2. Creating BD volume with thin LV backend

- Create a loop device

[root@bharata ~]# dd if=/dev/zero of=bd-loop-thin count=1024 bs=1M
[root@bharata ~]# losetup /dev/loop0 bd-loop-thin

- Prepare a brick by creating a VG and thin pool

[root@bharata ~]# pvcreate /dev/loop0
[root@bharata ~]# vgcreate bd-vg-thin /dev/loop0

Create a thin pool
[root@bharata ~]# lvcreate –thin bd-vg-thin -L 1000M
Rounding up size to full physical extent 4.00 MiB
Logical volume “lvol0″ created

lvdisplay shows the thin pool
[root@bharata ~]# lvdisplay bd-vg-thin
— Logical volume —
LV Name                       lvol0
VG Name                      bd-vg-thin
LV UUID                        HVa3EM-IVMS-QG2g-oqU6-1UxC-RgqS-g8zhVn
LV Write Access            read/write
LV Creation host, time bharata, 2013-11-26 16:39:06 +0530
LV Pool transaction ID  0
LV Pool metadata          lvol0_tmeta
LV Pool data                  lvol0_tdata
LV Pool chunk size       64.00 KiB
LV Zero new blocks     yes
LV Status                      available
# open                          0
LV Size                          1000.00 MiB
Allocated pool data     0.00%
Allocated metadata     0.88%
Current LE                   250
Segments                     1
Allocation                     inherit
Read ahead sectors     auto
- currently set to         256
Block device                253:9

- Create the BD volume

Create a POSIX directory first
[root@bharata ~]# mkdir /bd-meta-thin

Create and mount the volume
[root@bharata ~]# gluster volume create bd-thin bharata:/bd-meta-thin?bd-vg-thin force
[root@bharata ~]# gluster volume start bd-thin
[root@bharata ~]# gluster volume info bd-thin

Volume Name: bd-thin
Type: Distribute
Volume ID: 27aa7eb0-4ffa-497e-b639-7cbda0128793
Status: Started
Xlator 1: BD
Capability 1: thin
Capability 2: offload_copy
Capability 3: offload_snapshot
Number of Bricks: 1
Transport-type: tcp
Bricks:
Brick1: bharata:/bd-meta-thin
Brick1 VG: bd-vg-thin
[root@bharata ~]# mount -t glusterfs bharata:/bd-thin /mnt

- Create a file that is backed by a thin LV

[root@bharata ~]# ls /mnt
[root@bharata ~]#

Creating a file that is mapped to a thin LV is a 2 step operation.

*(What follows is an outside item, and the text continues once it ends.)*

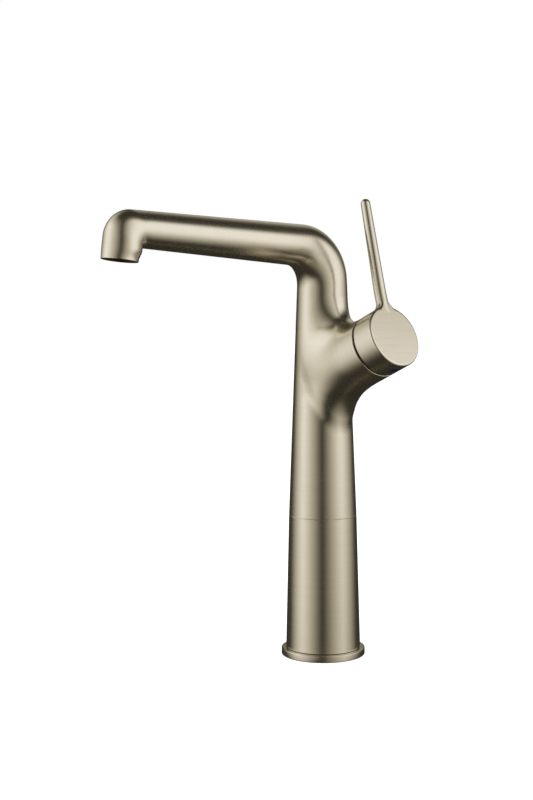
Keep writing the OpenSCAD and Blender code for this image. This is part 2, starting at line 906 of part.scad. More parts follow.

First the file should be created on the mount point and a specific extended attribute should be set to map the file to a thin LV.

[root@bharata ~]# touch /mnt/thin-lv
[root@bharata ~]# setfattr -n “user.glusterfs.bd” -v “thin:256MB” /mnt/thin-lv

Now /mnt/thin-lv is a thin provisioned file that is backed by a thin LV.
[root@bharata ~]# lvdisplay bd-vg-thin
— Logical volume —
LV Name                        lvol0
VG Name                       bd-vg-thin
LV UUID                         HVa3EM-IVMS-QG2g-oqU6-1UxC-RgqS-g8zhVn
LV Write Access            read/write
LV Creation host, time bharata, 2013-11-26 16:39:06 +0530
LV Pool transaction ID 1
LV Pool metadata         lvol0_tmeta
LV Pool data                 lvol0_tdata
LV Pool chunk size       64.00 KiB
LV Zero new blocks     yes
LV Status                      available
# open                         0
LV Size                         1000.00 MiB
Allocated pool data    0.00%
Allocated metadata    0.98%
Current LE                  250
Segments                    1
Allocation                    inherit
Read ahead sectors   auto
- currently set to        256
Block device               253:9

— Logical volume —
  LV Path                     /dev/bd-vg-thin/081b01d1-1436-4306-9baf-41c7bf5a2c73
LV Name                        081b01d1-1436-4306-9baf-41c7bf5a2c73
VG Name                       bd-vg-thin
LV UUID                         coxpTY-2UZl-9293-8H2X-eAZn-wSp6-csZIeB
LV Write Access            read/write
LV Creation host, time bharata, 2013-11-26 16:43:19 +0530
LV Pool name                 lvol0
LV Status                       available
# open                           0
  LV Size                     256.00 MiB
Mapped size                  0.00%
Current LE                    64
Segments                      1
Allocation                      inherit
Read ahead sectors     auto
- currently set to          256
Block device                 253:10

As can be seen from above, creation of a file resulted in creation of a thin LV in the brick.

Snapshots and clones

BD xlator uses LVM snapshot and clone capabilities to provide file level snapshots and clones for files on GlusterFS volume. Snapshots and clones work only for those files that have been already mapped to an LV. In other words, snapshots and clones aren’t for Posix-only file that exist on BD volume.

Creating a snapshot

Say we are interested in taking snapshot of a file /mnt/file that already exists and has been mapped to an LV.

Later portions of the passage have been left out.